Todo lo anterior se reflejó directamente en la participación: apenas el 13% del padrón acudió a las urnas para elegir a quienes integrarán las más altas instancias del sistema judicial. Esta cifra, aunque jurídicamente válida, debe obligar a una reflexión institucional profunda sobre lo aprendido en esta primera experiencia, y a construir un marco normativo más específico, transparente y funcional de cara a la elección de 2027.

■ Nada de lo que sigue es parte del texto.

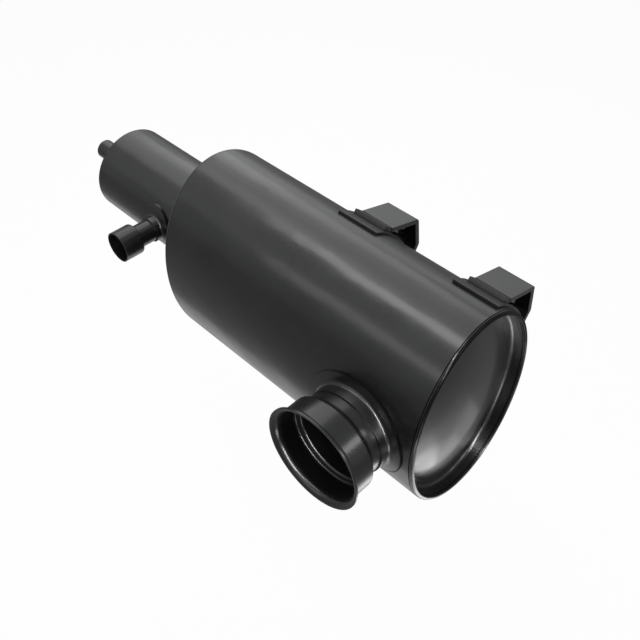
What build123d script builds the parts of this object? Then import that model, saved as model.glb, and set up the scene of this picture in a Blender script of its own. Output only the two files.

En este panorama, resalta un nombre que no puede pasar inadvertido: Hugo Aguilar Ortíz, abogado mixteco, defensor de los derechos de los pueblos originarios y próximo presidente de la Suprema Corte. Obtuvo alrededor de seis millones de votos —una cifra extraordinaria en una elección de baja participación—, lo que sugiere no solo eficacia territorial o respaldo institucional, sino una conexión genuina con sectores históricamente excluidos del sistema judicial. Su candidatura logró canalizar una narrativa distinta: justicia desde el territorio, no desde el escritorio; justicia con rostro indígena, que atrajo —quizá inesperadamente— adhesiones fuera del cálculo político habitual. Más allá de los señalamientos sobre el uso de acordeones o formatos prefabricados, su votación obliga a reconocer que estamos ante el surgimiento de un nuevo actor en el ajedrez político nacional, con legitimidad social y una narrativa simbólica de gran potencia.
La elección judicial de 2025 no debe verse solo como una experiencia inédita, sino como un punto de partida. Si este modelo habrá de continuar —como establece la Constitución—, se requieren revisiones urgentes: filtros más exigentes, campañas más expuestas al debate público, participación ciudadana informada, fiscalización rigurosa y, sobre todo, partidos y actores políticos que estén dispuestos a asumir su papel con responsabilidad histórica.
La justicia se ha abierto al voto popular. Es una realidad constitucional y no será de otra forma en los próximos años. No queda más que revisarla, fortalecerla y evaluarla. Y, llegado el momento, volver a someterla al juicio de las urnas en 2027.